** Begin **
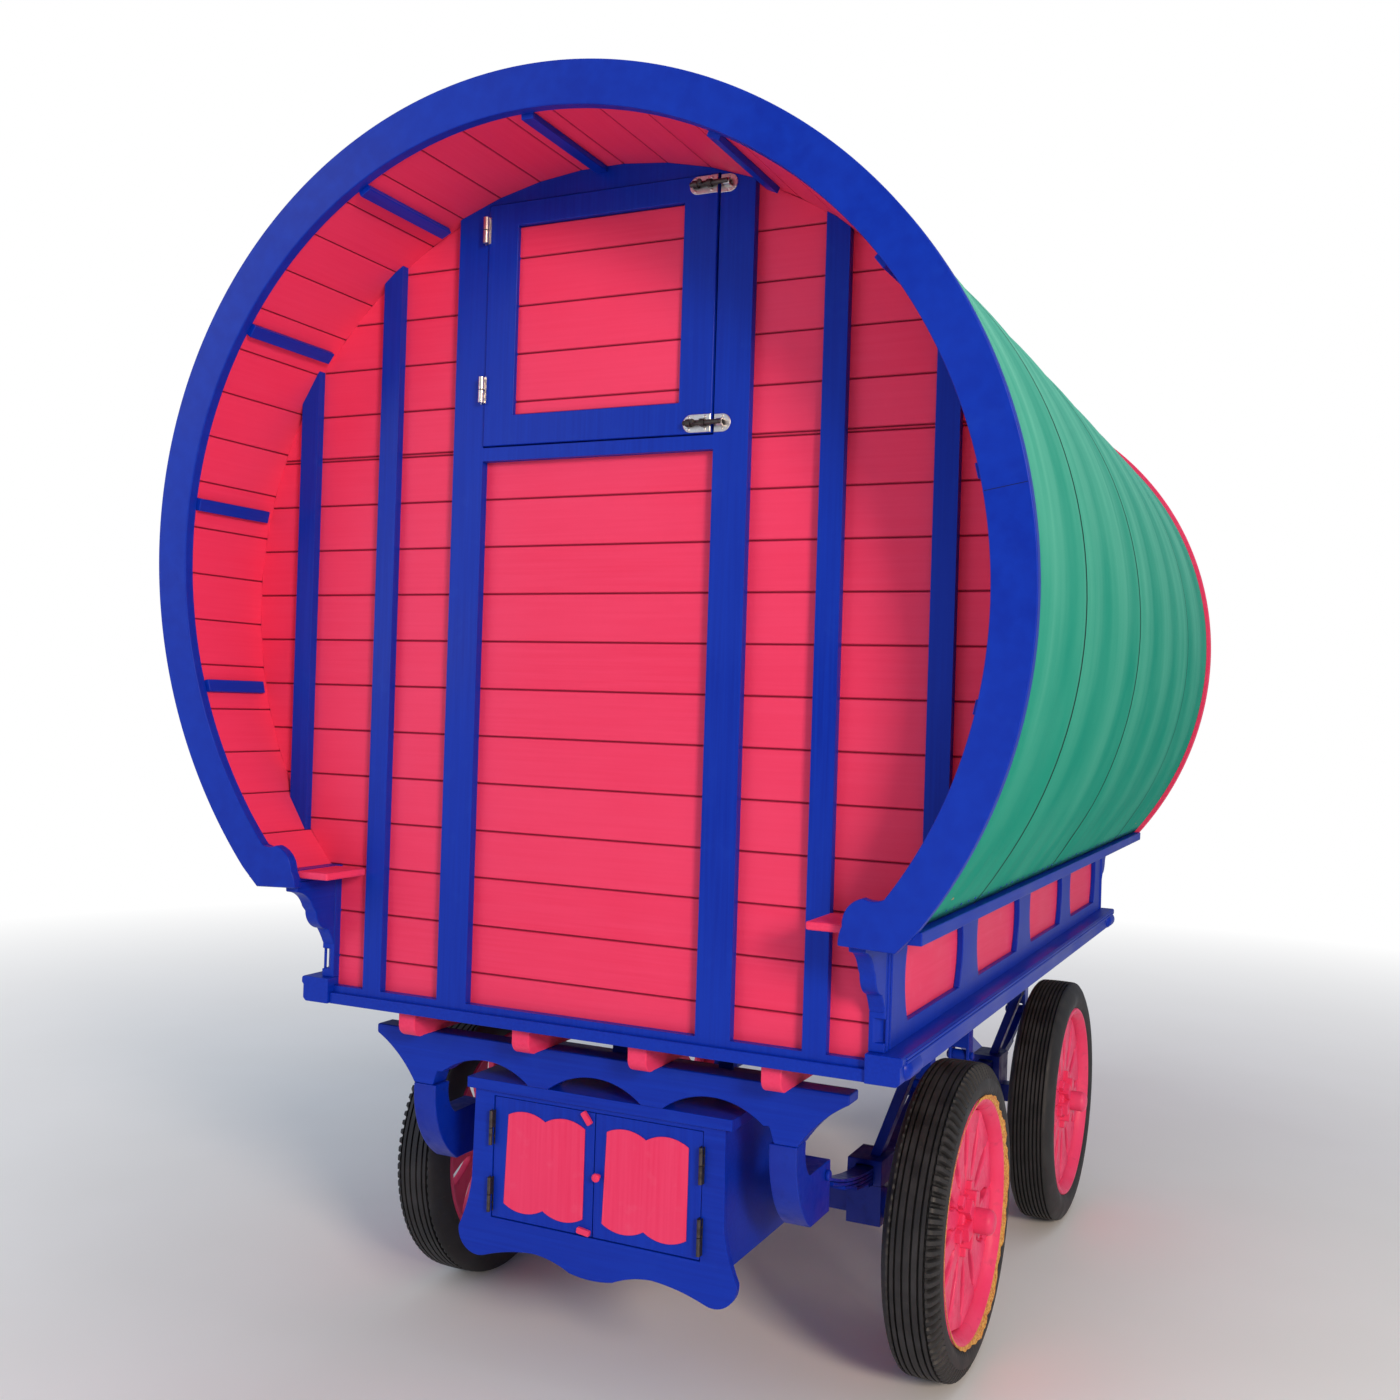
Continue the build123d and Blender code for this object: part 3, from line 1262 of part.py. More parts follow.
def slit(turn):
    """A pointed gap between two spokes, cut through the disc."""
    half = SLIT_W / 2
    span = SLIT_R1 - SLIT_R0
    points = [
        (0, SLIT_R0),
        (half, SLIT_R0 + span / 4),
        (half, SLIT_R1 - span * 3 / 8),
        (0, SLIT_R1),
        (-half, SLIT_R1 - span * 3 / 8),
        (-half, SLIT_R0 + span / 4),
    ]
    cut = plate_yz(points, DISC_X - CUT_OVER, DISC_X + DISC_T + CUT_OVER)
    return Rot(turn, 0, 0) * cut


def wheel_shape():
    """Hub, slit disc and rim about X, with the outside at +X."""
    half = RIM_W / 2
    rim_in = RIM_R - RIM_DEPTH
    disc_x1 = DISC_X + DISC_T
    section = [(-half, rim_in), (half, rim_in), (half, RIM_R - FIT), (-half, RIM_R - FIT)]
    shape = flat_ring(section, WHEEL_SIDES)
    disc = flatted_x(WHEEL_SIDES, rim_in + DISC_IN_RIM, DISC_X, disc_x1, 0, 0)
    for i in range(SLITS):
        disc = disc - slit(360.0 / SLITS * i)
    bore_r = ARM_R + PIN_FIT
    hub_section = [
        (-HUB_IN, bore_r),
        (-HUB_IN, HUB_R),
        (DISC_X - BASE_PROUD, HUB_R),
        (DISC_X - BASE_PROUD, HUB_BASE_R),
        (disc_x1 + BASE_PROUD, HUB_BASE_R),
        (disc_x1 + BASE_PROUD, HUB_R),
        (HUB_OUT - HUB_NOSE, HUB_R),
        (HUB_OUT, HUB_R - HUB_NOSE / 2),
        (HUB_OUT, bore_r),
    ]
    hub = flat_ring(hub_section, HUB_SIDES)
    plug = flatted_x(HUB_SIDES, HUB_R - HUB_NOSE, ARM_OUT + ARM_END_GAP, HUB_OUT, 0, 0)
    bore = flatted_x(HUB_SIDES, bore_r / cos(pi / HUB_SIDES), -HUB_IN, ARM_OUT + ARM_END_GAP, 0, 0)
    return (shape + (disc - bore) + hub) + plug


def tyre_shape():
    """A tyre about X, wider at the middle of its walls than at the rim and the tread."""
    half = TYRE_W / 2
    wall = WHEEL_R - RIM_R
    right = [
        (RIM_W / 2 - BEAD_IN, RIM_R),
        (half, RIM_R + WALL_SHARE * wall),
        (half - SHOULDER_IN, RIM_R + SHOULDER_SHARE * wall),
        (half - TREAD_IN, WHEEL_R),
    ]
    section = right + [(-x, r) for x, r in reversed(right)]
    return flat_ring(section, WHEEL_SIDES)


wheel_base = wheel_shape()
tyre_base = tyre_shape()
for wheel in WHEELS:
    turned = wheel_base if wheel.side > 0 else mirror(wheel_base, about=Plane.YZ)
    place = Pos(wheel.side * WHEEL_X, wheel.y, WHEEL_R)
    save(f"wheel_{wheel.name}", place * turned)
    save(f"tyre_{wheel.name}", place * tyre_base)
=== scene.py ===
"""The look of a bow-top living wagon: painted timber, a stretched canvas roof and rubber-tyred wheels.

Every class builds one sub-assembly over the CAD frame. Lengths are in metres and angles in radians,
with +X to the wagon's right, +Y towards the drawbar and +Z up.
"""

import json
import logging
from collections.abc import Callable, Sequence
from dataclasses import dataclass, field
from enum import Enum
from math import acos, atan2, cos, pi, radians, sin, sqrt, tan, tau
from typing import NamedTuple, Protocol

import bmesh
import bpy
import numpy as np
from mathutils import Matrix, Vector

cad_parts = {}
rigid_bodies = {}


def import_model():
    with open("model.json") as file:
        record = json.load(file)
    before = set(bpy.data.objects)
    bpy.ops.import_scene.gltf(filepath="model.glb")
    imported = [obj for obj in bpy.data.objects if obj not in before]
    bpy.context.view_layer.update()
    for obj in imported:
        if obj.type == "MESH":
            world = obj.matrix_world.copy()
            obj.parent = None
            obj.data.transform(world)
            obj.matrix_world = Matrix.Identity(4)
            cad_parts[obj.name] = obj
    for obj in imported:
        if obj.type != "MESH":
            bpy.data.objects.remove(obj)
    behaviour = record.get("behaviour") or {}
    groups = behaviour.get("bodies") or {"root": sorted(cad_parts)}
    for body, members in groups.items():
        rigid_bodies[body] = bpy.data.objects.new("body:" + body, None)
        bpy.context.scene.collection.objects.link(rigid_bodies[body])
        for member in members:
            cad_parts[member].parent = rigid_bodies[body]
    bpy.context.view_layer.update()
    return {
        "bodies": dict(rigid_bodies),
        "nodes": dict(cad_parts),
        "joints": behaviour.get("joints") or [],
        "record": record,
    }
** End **
- WHAT YOU ARE ASKED TO DO
Copy verbatim the line that contains "wheel_base = wheel_shape()", the line that contains "bpy.context.scene.collection.objects.link(rigid_bodies[body])", and all lines between them.

- THE RESPONSE
wheel_base = wheel_shape()
tyre_base = tyre_shape()
for wheel in WHEELS:
    turned = wheel_base if wheel.side > 0 else mirror(wheel_base, about=Plane.YZ)
    place = Pos(wheel.side * WHEEL_X, wheel.y, WHEEL_R)
    save(f"wheel_{wheel.name}", place * turned)
    save(f"tyre_{wheel.name}", place * tyre_base)
=== scene.py ===
"""The look of a bow-top living wagon: painted timber, a stretched canvas roof and rubber-tyred wheels.

Every class builds one sub-assembly over the CAD frame. Lengths are in metres and angles in radians,
with +X to the wagon's right, +Y towards the drawbar and +Z up.
"""

import json
import logging
from collections.abc import Callable, Sequence
from dataclasses import dataclass, field
from enum import Enum
from math import acos, atan2, cos, pi, radians, sin, sqrt, tan, tau
from typing import NamedTuple, Protocol

import bmesh
import bpy
import numpy as np
from mathutils import Matrix, Vector

cad_parts = {}
rigid_bodies = {}


def import_model():
    with open("model.json") as file:
        record = json.load(file)
    before = set(bpy.data.objects)
    bpy.ops.import_scene.gltf(filepath="model.glb")
    imported = [obj for obj in bpy.data.objects if obj not in before]
    bpy.context.view_layer.update()
    for obj in imported:
        if obj.type == "MESH":
            world = obj.matrix_world.copy()
            obj.parent = None
            obj.data.transform(world)
            obj.matrix_world = Matrix.Identity(4)
            cad_parts[obj.name] = obj
    for obj in imported:
        if obj.type != "MESH":
            bpy.data.objects.remove(obj)
    behaviour = record.get("behaviour") or {}
    groups = behaviour.get("bodies") or {"root": sorted(cad_parts)}
    for body, members in groups.items():
        rigid_bodies[body] = bpy.data.objects.new("body:" + body, None)
        bpy.context.scene.collection.objects.link(rigid_bodies[body])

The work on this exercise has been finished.